Even TikTok deserves attention. The platform can often figure out your interests, political views, sense of humour, and attention span faster than some of your friends can.
None of these services are fake. They provide real value.
The point is that the service people think they’re using is often only half the story. The behaviour generated by users can be just as valuable as the product itself.
Sometimes it’s more valuable.
Now we’re watching the same pattern unfold with artificial intelligence.
People often ask why so many AI tools are available for free or at surprisingly low prices. The answer is simple.
Human behaviour has become one of the most valuable resources on Earth.
To be clear, this doesn’t mean every conversation automatically trains every AI model. Different companies have different policies.
But user interaction itself has enormous value.
Every prompt reveal intent. Every correction reveals preference. Every conversation reveals how people communicate, solve problems, search for information, and make decisions.
The industrial economy was built on oil, steel, and land. The information economy is built on behaviour.
What do people search for? What captures attention? What makes someone click? What keeps users engaged?
Those questions are worth billions. AI companies understandably focus on breakthroughs and technology. That’s the exciting part.
What gets less attention is that human behaviour has become a resource in its own right. Not oil. Not gold.
Behaviour.
The most valuable companies in the world increasingly derive power from understanding people at scale.
We think we’re testing artificial intelligence. Artificial intelligence companies are studying us too.
Not necessarily as individuals, but certainly as patterns. And in the modern economy, patterns are where power lives.
When people hear the word surveillance, they immediately think about governments. That’s only part of the story.
Modern surveillance is corporate, social, technological, commercial, and increasingly invisible.
The Cambridge Analytica scandal showed how personal information and behavioural profiling could influence political campaigns. Social media platforms build detailed profiles based on interests, relationships, and engagement patterns.
Facial recognition systems continue expanding across public and private spaces.
In countries like Pakistan, NADRA-linked SIM registration systems have connected digital activity to verified identities in ways previous generations could barely imagine. Similar systems exist around the world in different forms.
The infrastructure keeps expanding, not because citizens demanded surveillance, but because they demanded convenience.
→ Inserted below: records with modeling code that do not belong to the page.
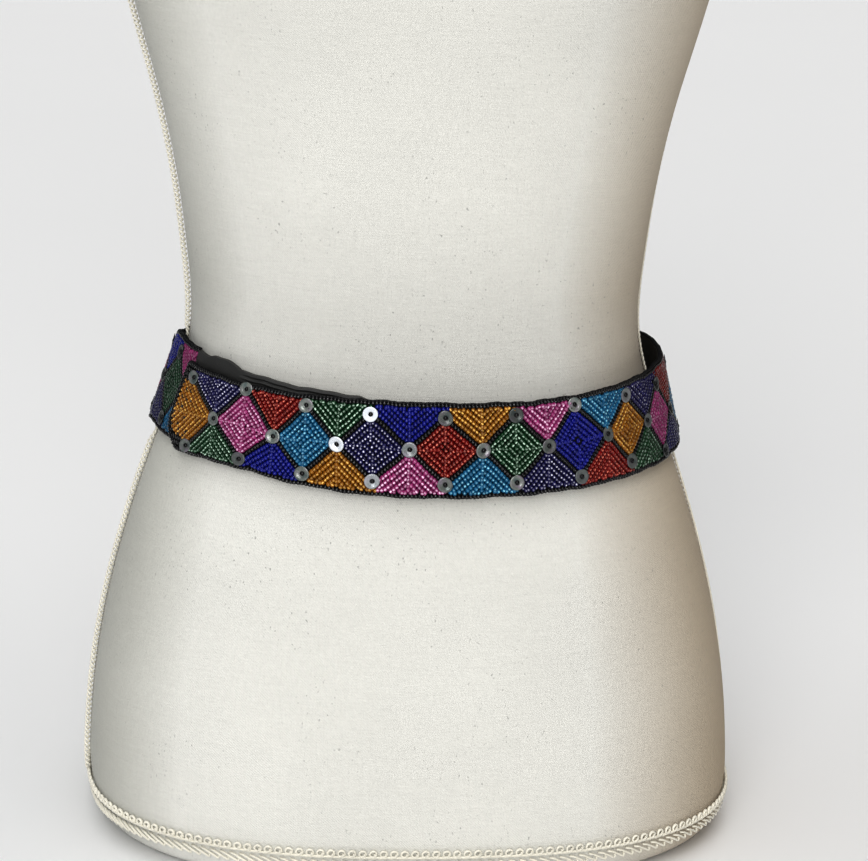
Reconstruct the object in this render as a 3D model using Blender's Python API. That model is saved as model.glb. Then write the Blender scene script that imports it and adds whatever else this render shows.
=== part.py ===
"""Beaded belt fastened round a plain canvas dress form.

The belt is a beaded face on black satin, with a lining, folded bindings and a
closure tab. It rests on the hip flare of a limbless form with a flat base.
Sizes are in millimetres and become metres when a mesh is made. The front of the
form faces -Y, the viewer's right is +X, and the base stands on Z = 0.
"""
import math
from collections import namedtuple

import bmesh
import bpy
import numpy as np
from mathutils import Vector

MM = 0.001
GAP = 0.3                  # parting between pieces that touch

# Dress form: horizontal sections from the base to the top of the neck
Section = namedtuple("Section", "height half_width front back squareness")
FORM_SECTIONS = (
    Section(0.0, 154.5, 114.5, 114.5, 2.5),      # flat base
    Section(4.0, 162.0, 120.5, 120.5, 2.5),      # base edge turns under
    Section(10.0, 166.8, 124.5, 124.5, 2.5),
    Section(24.0, 169.3, 126.4, 126.4, 2.5),     # widest, above the base braid
    Section(45.0, 169.0, 126.2, 126.2, 2.5),
    Section(80.0, 165.9, 123.8, 124.4, 2.5),     # hips
    Section(120.0, 158.7, 118.2, 119.7, 2.45),
    Section(160.0, 147.7, 110.2, 111.2, 2.4),
    Section(185.0, 139.5, 103.5, 104.0, 2.3),
    Section(205.0, 132.4, 96.5, 97.0, 2.2),      # where the belt rests
    Section(230.0, 122.6, 88.5, 89.5, 2.2),
    Section(262.0, 114.7, 85.0, 85.6, 2.25),     # waist
    Section(300.0, 117.0, 87.0, 88.0, 2.25),
    Section(340.0, 122.0, 91.0, 92.0, 2.3),
    Section(380.0, 130.3, 96.5, 98.0, 2.3),
    Section(420.0, 141.3, 103.0, 104.0, 2.35),
    Section(450.0, 149.0, 107.5, 107.5, 2.35),   # bust
    Section(480.0, 157.0, 106.5, 109.0, 2.35),
    Section(515.0, 165.0, 101.0, 107.5, 2.35),   # shoulder blades
    Section(545.0, 168.0, 91.0, 101.0, 2.35),
    Section(572.0, 162.0, 77.0, 88.0, 2.3),
    Section(592.0, 137.0, 66.0, 75.0, 2.2),      # shoulder slope
    Section(608.0, 99.0, 60.0, 66.0, 2.1),
    Section(624.0, 72.0, 56.0, 60.0, 2.0),
    Section(645.0, 61.0, 53.0, 55.0, 2.0),       # neck
    Section(690.0, 57.0, 51.0, 52.0, 2.0),
)
FORM_SIDES = 36
LEAN = 0.012               # the form leans this much to -X for each unit of height
LEAN_TOP = 430.0           # height where the lean ends
RING_STEP = 20.0           # largest spacing of the form's rings

# Bust: two soft rises on the front
BUST_RISE = 14.0
BUST_APART = 138.0
BUST_HEIGHT = 462.0
BUST_SPREAD = 52.0
BUST_TALL = 42.0

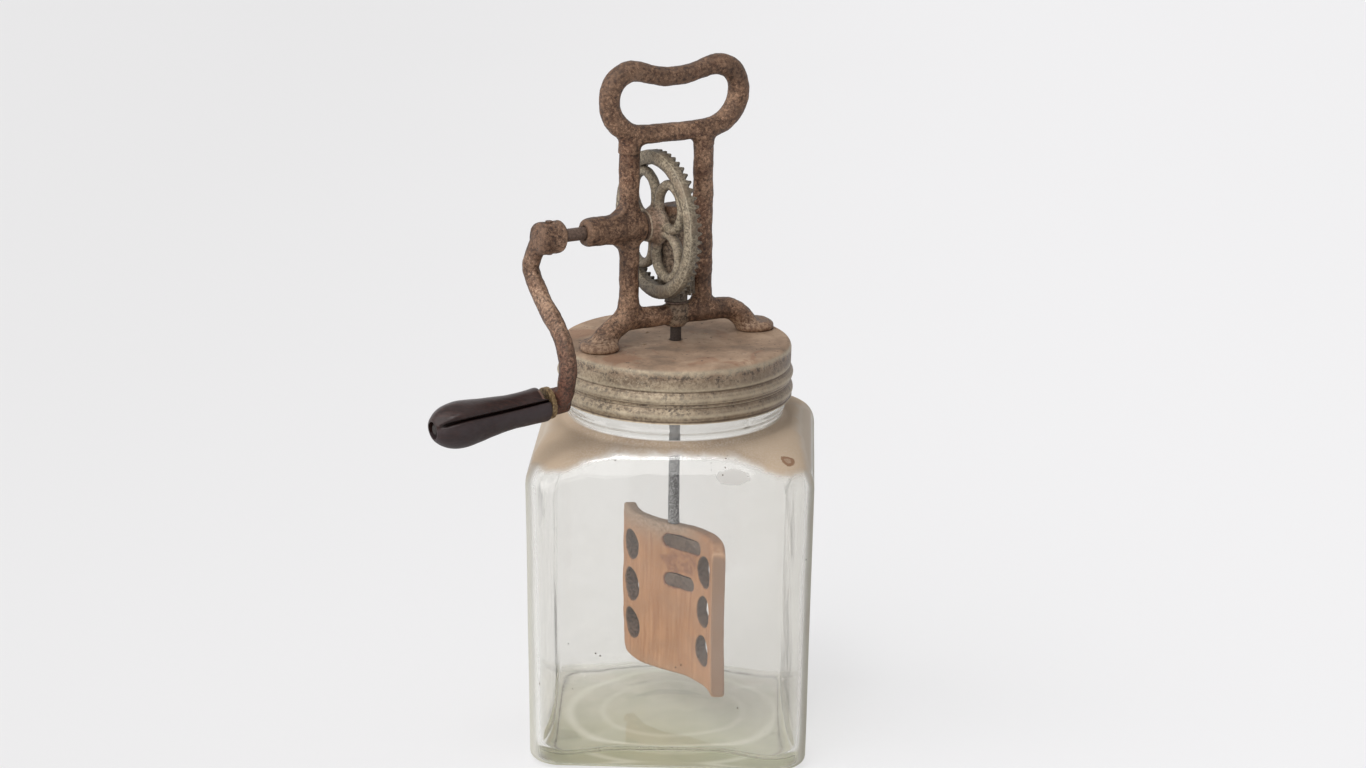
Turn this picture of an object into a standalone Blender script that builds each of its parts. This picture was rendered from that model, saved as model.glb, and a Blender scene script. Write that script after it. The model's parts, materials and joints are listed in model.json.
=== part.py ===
"""Hand-cranked butter churn: a square glass jar with a tin screw lid, a cast-iron frame
with a carrying loop, and a crank whose crown gear spins a wooden dasher four times a turn.

Metres, +Z up. The origin is the middle of the jar's underside, and the jar's sides are
square to X and Y. The lid and all that it carries are turned about Z by LID_TURN_DEGREES.
In that turned frame x runs along the crank axle, from the crank to the gear."""
import math

import bmesh
import bpy
from mathutils import Matrix, Vector

# Clearances and counts that many pieces share
GAP = 0.0003            # between pieces that touch on the real object
RUNNING_GAP = 0.0003    # around a shaft that turns in its bore, on the radius
OVERRUN = 0.002         # how far a cutter runs past what it cuts
WELD = 0.0004           # how far shapes reach into each other before they are united
SLIVER = 0.000005       # edges shorter than this are closed up after a Boolean
ROUND_SIDES = 20        # sides of small round pieces
LARGE_ROUND_SIDES = 40  # sides of the lid and its seal
BAR_SIDES = 10          # sides of a cast bar's section
HALF_SHARE = 0.5
ARC_MIDDLE_DEGREES = 45 # where a quarter arc drawn in two facets has its middle point
SMOOTH_DEGREES = 35     # edges sharper than this stay crisp when a piece is shaded
PIN_TWIST_DEGREES = 9   # turns a cross pin's facets off the edges of the hub it crosses

# Glass jar
JAR_HALF_WIDTH = 0.0697
JAR_TAPER = 0.0017          # each side leans in this much towards the base
JAR_CORNER_RADIUS = 0.0140
JAR_WALL = 0.0045
JAR_FLOOR = 0.0080
JAR_HEEL_RADIUS = 0.0050    # rounding between the walls and the underside
JAR_HEEL_INSET = 0.0060     # where the flat of the underside starts
SHOULDER_START = 0.1432
SHOULDER_RISE = 0.0195
SHOULDER_BLEND_SHARE = 0.85 # below one draws the shoulder in sooner than a round arc
NECK_RADIUS = 0.0536
NECK_WALL = 0.0041
NECK_ROOT_RISE = 0.0030     # concave sweep from the shoulder into the neck
NECK_LENGTH = 0.0336        # from the neck's root to the rim
RIM_ROUNDING = 0.0012
FLOOR_FILLET = 0.0070
THREAD_DEPTH = 0.0017
THREAD_PITCH = 0.0080
THREAD_WIDTH = 0.0034
THREAD_START = 0.0120       # above the neck's root
THREAD_RISE = 0.0120        # height that the thread climbs
THREAD_ROWS = 9
MOULD_RING_RADII = (0.0524, 0.0300)
MOULD_RING_HALF_WIDTH = 0.0018
MOULD_RING_DEPTH = 0.0010
JAR_FLAT_STEPS = 6          # facets on each flat side
JAR_CORNER_STEPS = 5        # facets on each rounded corner
JAR_SHOULDER_STEPS = 6
NECK_BEAD_RISE = 0.0036     # the moulded bead below the lid, above the neck's root
NECK_BEAD_DEPTH = 0.0009
NECK_BEAD_HALF_WIDTH = 0.0015

# Seal and screw lid
SEAL_THICKNESS = 0.0013
LID_SHEET = 0.0008
LID_THREAD_GAP = 0.0006     # between the glass thread and the lid's grooves
LID_BAND_STEP = 0.0006      # the plain band stands out this much from the grooves
LID_BEAD_STEP = 0.0017      # the two pressed beads stand out this much
LID_SKIRT = 0.0275          # height of the lid's wall
LID_EDGE_RADIUS = 0.0032    # rounding between the wall and the top
LID_BEAD_DROPS = (0.0157, 0.0236)    # below the lid's top
LID_GROOVE_DROPS = (0.0122, 0.0199)
LID_BEAD_HALF_WIDTH = 0.0019
LID_EDGE_DEGREES = 60       # how much of a quarter round the top edge has
LID_EDGE_STEPS = 2
LID_DISH_MARGIN = 0.0027    # flat tin between the dish and the rivets' heads
LID_DISH_SLOPE = 0.0050
LID_DISH_DEPTH = 0.0007
LID_SHAFT_GAP = 0.0007
VENT_RADIUS = 0.0012
VENT_RING_RADIUS = 0.0185
VENT_DEGREES = (6, 108, 184)         # in the lid's own turned frame
LID_TURN_DEGREES = 33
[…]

That’s the uncomfortable part. Every society accepts some level of monitoring. The real debate has never been whether surveillance exists.
The debate is where the line should be drawn and who gets to draw it.

Pexelle
Right now, many of those decisions are being made by organizations most people never interact with directly. Data brokers, advertising networks, analytics firms, technology platforms, and machine learning companies quietly shape how information is collected and used.
Most people never notice because the experience feels seamless. Convenient. Personalized. The greatest achievement of modern surveillance is not that it watches billions of people. It’s that billions of people willingly participate in it every day.
We keep imagining surveillance as something that arrives with police officers, warrants, and cameras mounted on street corners.
In reality, it arrived as free navigation, free social media, free cloud storage, free entertainment, and now free artificial intelligence.
Nobody kicked down the door. Most of us downloaded the app, clicked “Accept,” and moved on. That’s what makes this moment different from every surveillance system that came before it.
The defining political question of our generation may not be who controls information. It may be how much of ourselves we handed over before realizing information was power all along.